La dedicatoria de la 32 Feria Internacional del Libro a la filósofa y ensayista Isabel Monal (Sagua la Grande, 1931) es un acto de reconocimiento a una mujer que, desde emblemáticas responsabilidades en el entramado institucional de la cultura y las organizaciones políticas, ha alumbrado una de las más lúcidas reflexiones sobre identidad nacional en sus vínculos con el legado universal.
Su apuesta por el ideario marxista, con una visión absolutamente antidogmática y en diálogo con las matrices de la tradición cubana, fue una verdadera declaración de principios en los complejos tiempos de la desarticulación de las experiencias del llamado socialismo real en el este de Europa.
Pero ese empeño intelectual, que se concretó sobre todo en una simbólica revista, Marx Ahora, nunca ignoró esencias culturales asociadas al patrimonio cubano. José Martí, político y poeta, fue siempre un referente.
Bastarían sus libros, sus ensayos preclaros, sus conferencias… para asegurarle un lugar significativo en el panorama de las ciencias sociales y su entramado editorial; pero la doctora Monal es también una de las grandes fundadoras de la cultura cubana en Revolución. Hasta el punto de que no se puede hablar de algunos de los hitos fundamentales de esa historia ignorando sus meridianos aportes.

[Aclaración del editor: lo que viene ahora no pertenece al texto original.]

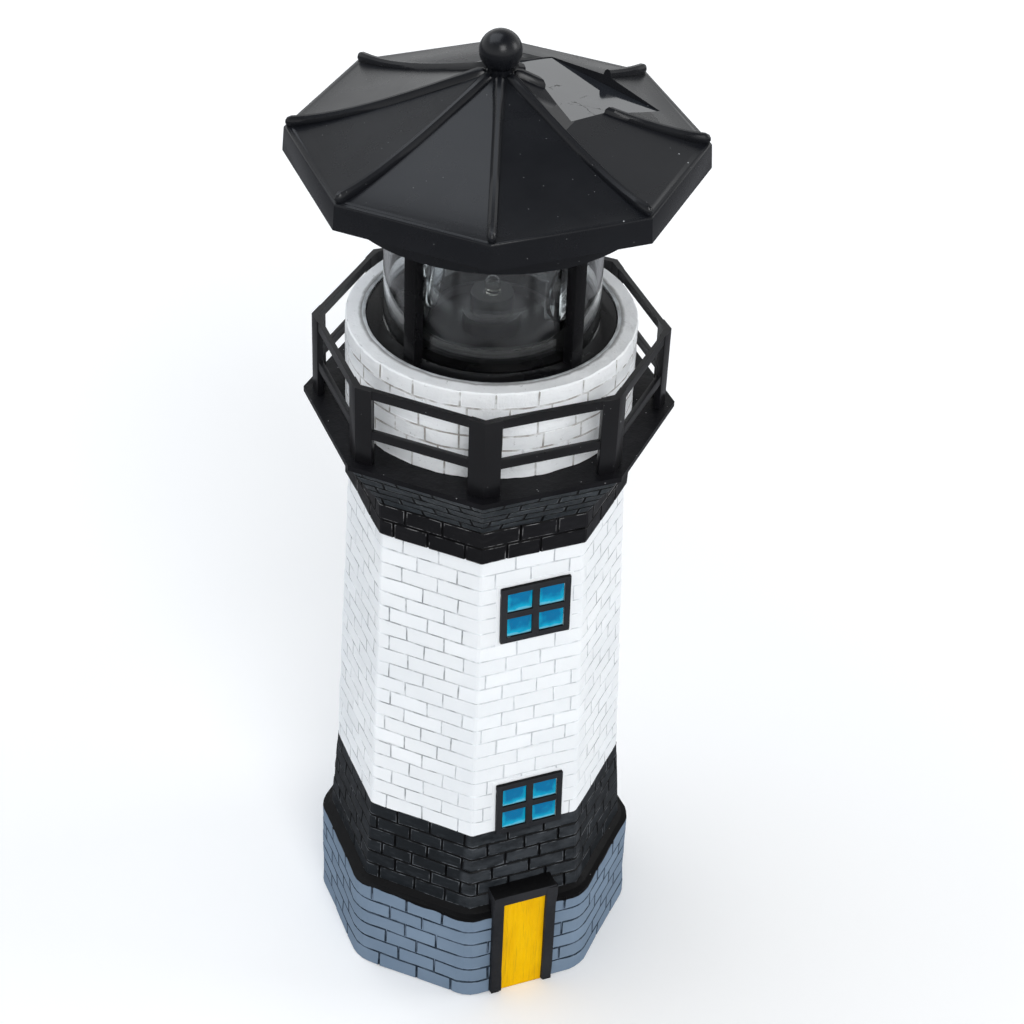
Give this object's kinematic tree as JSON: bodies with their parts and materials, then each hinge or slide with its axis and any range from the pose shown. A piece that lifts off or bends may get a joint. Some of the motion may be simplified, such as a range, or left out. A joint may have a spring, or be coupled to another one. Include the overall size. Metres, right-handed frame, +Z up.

Isabel Monal fue la primera directora del Teatro Nacional de Cuba, institución que devino plataforma para el surgimiento de agrupaciones imprescindibles.
Sobre esta labor, que asumió con el entusiasmo de la Revolución triunfante y sin las vanidades del que sabe que abre caminos, ha dicho la doctora:
“Una Revolución es un estremecimiento total, una sacudida, tiene que marcar un antes y un después. Y nuestra Revolución, como no podía ser de otra manera, fue también una Revolución cultural.
“Llegué al Teatro Nacional con mucha humildad, porque sentía que era una labor demasiado grande. Un elefante blanco, me había dicho Armando Hart, el entonces ministro de Educación, cuando me encargó esa misión.
“Pero no llegué sola. Si tuve un mérito fue el de saber convocar a creadores de valía, de todas las manifestaciones, para poder construir a partir de nuestros sueños y nuestras necesidades, teniendo siempre bien claro que la Revolución venía para poner la cultura, la más auténtica cultura, a disposición del pueblo.
“Esa era nuestra meta. La de Ramiro Guerra, Argeliers León, Carlos Fari- ñas, Fermín Borges… era un núcleo de gente muy talentosa y muy comprometida. A mí me correspondió articular ese impulso, pero el mérito mayor fue de ellos.
“En el Teatro Nacional, en esos años primeros de la Revolución, se gestaron muchos de los programas que marcaron el devenir cultural de un proyecto humanista, que es al que he consagrado los mejores años de mi vida.
“No he querido glorias, he querido aportar. Lo he hecho con la conciencia de que esta tiene que ser una obra colectiva. Y sigo confiando en la fortaleza de estas ideas: la Revolución tiene que ser el proceso permanente en pos de la dignidad y la libertad plenas del ser humano”.